All of which makes Martha I. Finney's "Rebound: A Proven Plan for Starting Over After Job Loss" a timely offering. A catalog of advice culled from career coaches, employment lawyers and social-networkers, the book is a guide as much for how to handle getting laid off as for how to find another job.

"Rebound" is timely in another way as well. The category killer in the get-a-job bookshelf -- "What Color Is Your Parachute?" -- could stand to be retired. First published 39 years and 10 million copies ago, the book keeps coming out in annual editions. But with its clumsy charts and checklists, its hokey visualization devices and hollow platitudes -- "Job-hunting is not a science; it is an art" -- it feels less like a book than the rummage of a community-college guidance counselor. And dusty rummage at that. You can get a sense of the vintage of "What Color Is Your Parachute?" from the fact that it is illustrated here and there with Ziggy cartoons. You can get a sense of its sloppiness from the fact that, in the 2009 edition of "Parachute," the same Ziggy cartoon runs on page 41 and page 167, without anyone at publisher Ten Speed Press seeming to notice.
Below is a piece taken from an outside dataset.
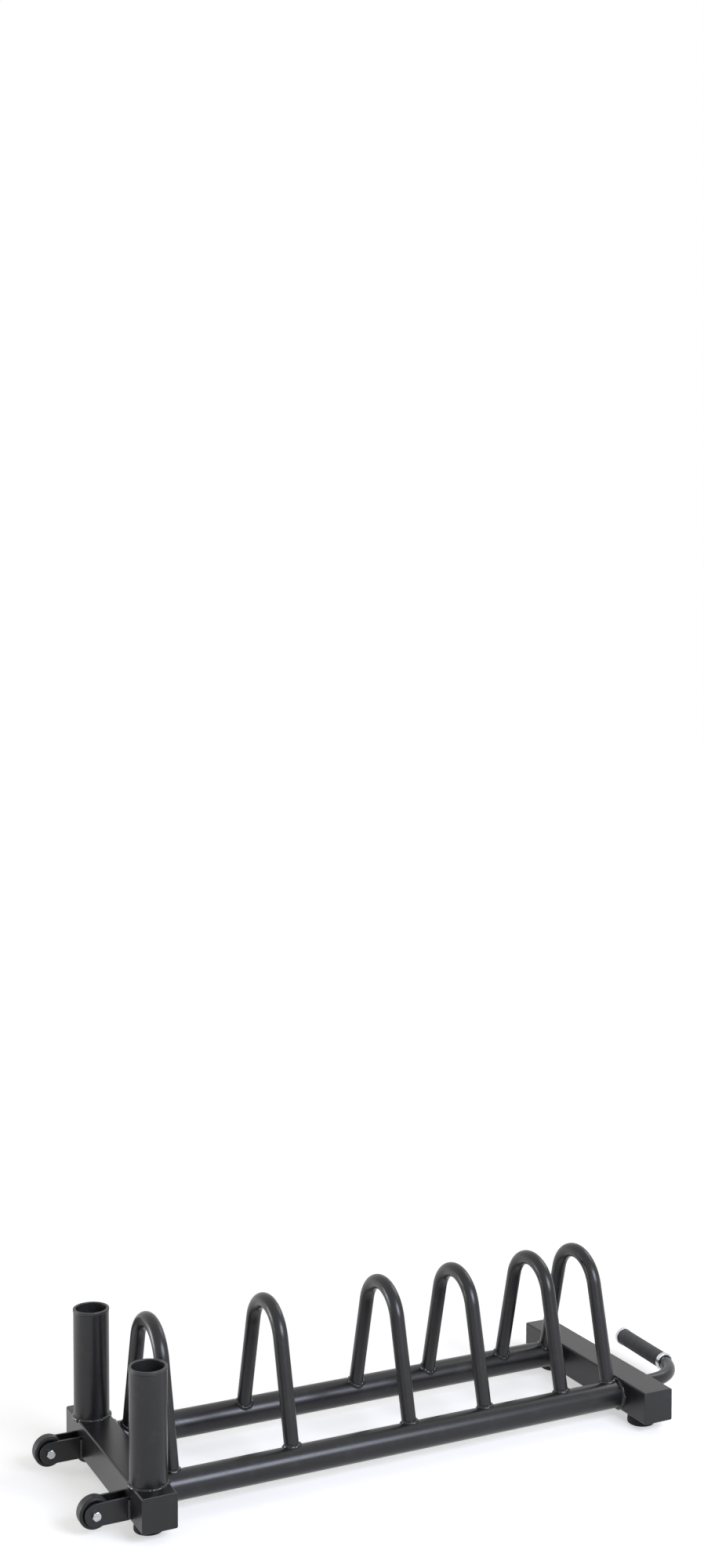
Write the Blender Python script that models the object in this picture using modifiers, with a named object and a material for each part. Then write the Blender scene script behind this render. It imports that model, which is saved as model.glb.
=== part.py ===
"""Weight plate rack for a gym floor.

A welded base of two box beams and two round rails stands on rubber feet. Six hoops of bent
tube keep the plates apart, two upright tubes hold barbells on end, and the rack is moved
like a barrow: lifted by the handle at one end, it rolls on two wheels at the other.

X runs along the rack from the wheels to the handle, Y across it and Z up. The origin is on
the floor, under the middle of the rack's bounding box. All sizes are in metres. Pieces on
the -Y side are called near, and those on the +Y side far.
"""

import math

import bmesh
import bpy
from mathutils import Vector

RACK_NAME = "weight_plate_rack"

# Gap left between pieces that touch on the real rack
SEAT_GAP = 0.0003

# Cross beams, box tube closed by welded end caps
BEAM_LENGTH = 0.392
BEAM_WIDTH = 0.058
BEAM_HEIGHT = 0.056
BEAM_WALL = 0.0025
BEAM_CORNER_RADIUS = 0.003
CAP_THICKNESS = 0.003

# Long rails, round tube butted against the inner faces of the beams
RAIL_DIAMETER = 0.047
RAIL_WALL = 0.0025
RAIL_SPACING = 0.220
RAIL_DROP = 0.002  # rail axis below the middle of the beams

# Hoops, bent round tube standing on both rails
HOOP_TUBE_DIAMETER = 0.025
HOOP_TUBE_WALL = 0.002
HOOP_RISE = 0.229  # axis of the tube at the crown, above the rail axis
HOOP_BEND_RADIUS = 0.060
HOOP_FOOT_INSET = 0.003  # foot of a leg inwards of the rail axis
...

For that matter, the same Peanuts cartoon appears on page 129 and page 282.

By contrast, "Rebound" is uncluttered, cartoon-free, direct and mercifully brief. The first half of the book is devoted to the process of getting laid off -- with an emphasis on disciplined, dignified behavior and savvy self-protection. Throwing a tantrum is out. Not only can it get you an unwelcome reputation as a hothead, it could lose you what little you can hope to take away in benefits. Ms. Finney quotes employment lawyer Alan Sklover saying that "I've known circumstances where loud voices have been termed workplace violence. Then they have good reason to terminate you, without a severance package."